I moved a lot, in my 20s, up and down the California coast: Isla Vista, Santa Barbara, San Francisco, Santa Cruz, Santa Monica, Westwood, Brentwood, Laguna. At one time, everything I owned, including my harp and Fender Rhodes electric piano, fit into the back seat of my Volvo four-door sedan, the one with the bad starter that required parking on a hill at night, so I could push it downhill, pop it into gear and pull it out of town the next morning. Money was tight, parking was easy, and life, living on a bucket full of quarters, was surprisingly good.
I’d developed a following at the faires and on the street corners, and felt like I’d actually earned the title: Harpist/Singer/Songwriter. Wherever I played, I handed out that calling card and soon found myself performing at assorted fundraisers, special events, concerts in the park, concerts in the prisons, weddings, parties, and even the occasional wake or funeral. Some people brought me gifts of rings and necklaces, all of which I wore whenever I performed. Others brought me photos taken from the last time they’d seen me play, and some sent touching notes and cards in the mail. Street urchin or not, I knew my audience was a big part of the energy exchange. They were the spark that kept me going.
The summer of ’79, I moved back to Laguna for the annual Sawdust Festival. I lived near Oak Street Beach, where the sun was hot, the surf was high, and the parking was getting harder and harder to come by. I took long walks on the beach and wished I could stay in Laguna forever. Bobby Brown, who’d given me my harp eight years earlier, had recently moved to Hawaii. We were separate, yet together, and somehow we still shared that same dream: “Music was our life, but you took to wonderin’, I’ve been workin’ L.A. We both want the breakthrough, but you knew that some dues, must be loved to be paid.” The time had come to follow that love and record another album. TurtleDove Records would be my own, new, independent label, and Bob would be my producer, giving it, without a doubt, shades of that unique Bobby Brown Sound. Bobby had produced and released his exceptional The Enlightening Beam of Axonda album, for which he would later be recognized as one of four avant-garde American musical geniuses by the renowned writer Ed Pinset, in London’s first issue of Sound Projector magazine. It was and is a sound like none other and I was honored to have Bob working with me in the studio.

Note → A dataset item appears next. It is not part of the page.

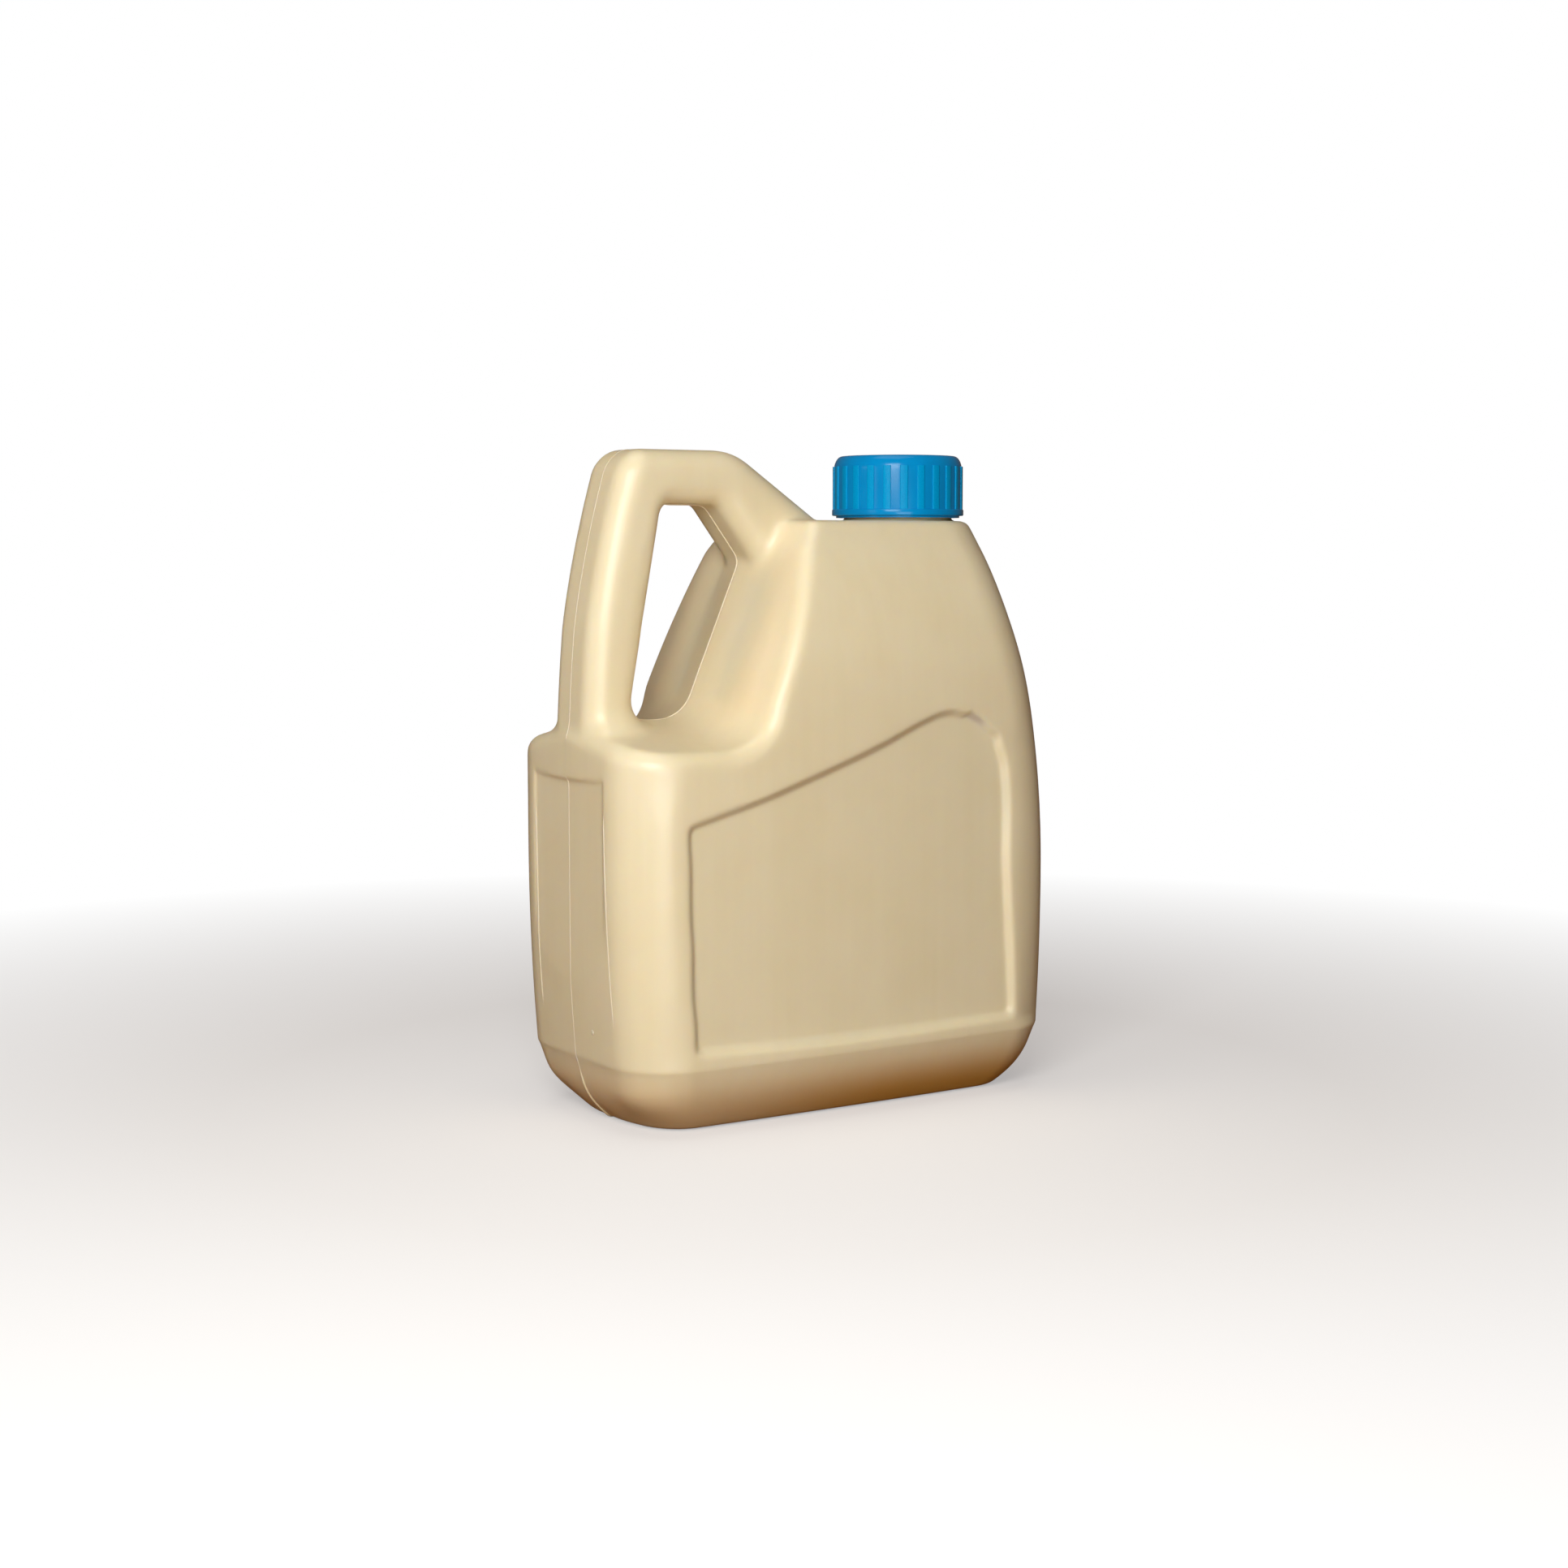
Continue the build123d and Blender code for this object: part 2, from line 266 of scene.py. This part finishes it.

Recording was done at a 24-track studio in Santa Ana, called United Audio, owned and engineered by Hank Quinn, a long time friend, and recording engineer for Bill Medley of the Righteous Brothers. Who didn’t know that “You’ve Got That Lovin’ Feelin’?” voice? I felt like I was singing on hallowed ground. Back-up musicians, all of whom volunteered, included Bobby, Hank, Hank’s brother Cameron Quinn, and Laguna musician Bob Hawkins, who later went on to open for Bonnie Raitt, Los Lobos, Kenny Rankin and Spirit. I’d never worked with a back-up band before, and there would be no rehearsal sessions. With Bobby’s innate sense of direction, and their intuitive abilities to capture the sound he desired, we just laid down the tracks, and kept them, all magic included.
Thank you again, Bobby, for believing in me then and now, as I believed and still believe in you. It was a time like none other, filled with hope and dreams of a world at peace. Just as some of your predictions in The Enlightening Beam of Axonda, regarding particle theory, science and technology, are finally starting to be proven true, perhaps that yearned-for path to enlightenment will also eventually be found. Let’s hope so.